Saturday, 31 July 2010

Real Dreams

OK I've had enough of dreams of volcanos erupting and tidal waves, I must admit the volcano dream was right after seeing Toy Story when they face a moment of death,a nd it was in 3D, say no more ...

So how's my dream going? well if you read my twitter I'm trying to right that screenplay - you know the one that does it for you, that possibly just possibly gets you an agent and then a writing assignment, that one. Well I'm on my third draft of the same story, well actually the characters changed before I started the story (from initial outline) and now the story has reverted back to sort of what I had initially but more characters bu I'm having fun, ad a spec script should be a bit of that I think.
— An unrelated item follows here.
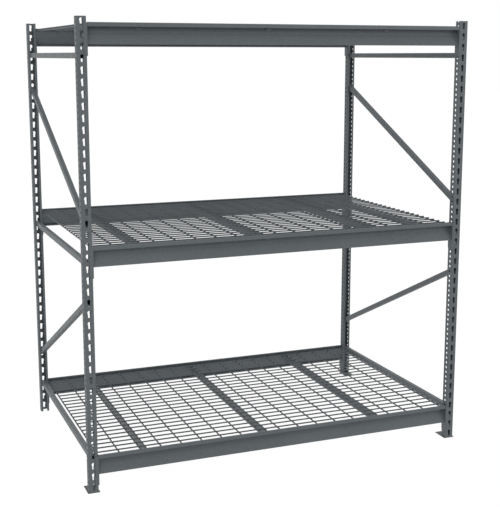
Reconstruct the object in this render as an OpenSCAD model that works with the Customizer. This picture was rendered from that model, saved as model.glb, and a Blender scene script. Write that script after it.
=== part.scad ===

But it's taking me so long, it's a complete re-write but at least I can pull in the good bits from the last version, and I'm getting tighter but I want to finish it already so I can work on my next one. It has been narly a year ago I started the MA and writing said script. But I'm over half way through now so gotta go, got ten pages to write today ... and it;s the middle act, so we'll see ....

Tuesday, 20 July 2010

Everybody has dreams right?

If you think about it everybody sleeps and whilst some people may say they never dream I don't really believe them, we all dream whether it is in our sleep or just simply day-dreaming.

For me being a writer day-dreaming is enormously important and I'm learning also the power of self-visualisation, that thing that Olympic contestants do, visualising where you want to be, how you want it to be can be extremely powerful - as well as mind-boggling tiring sometimes, but the upside is that you start to believe in it so much you can sort of ride that crest of the wave until what you want becomes almost irritatingly possible and you want it to have happened already!

So go to it, just remember to have some fun on the way.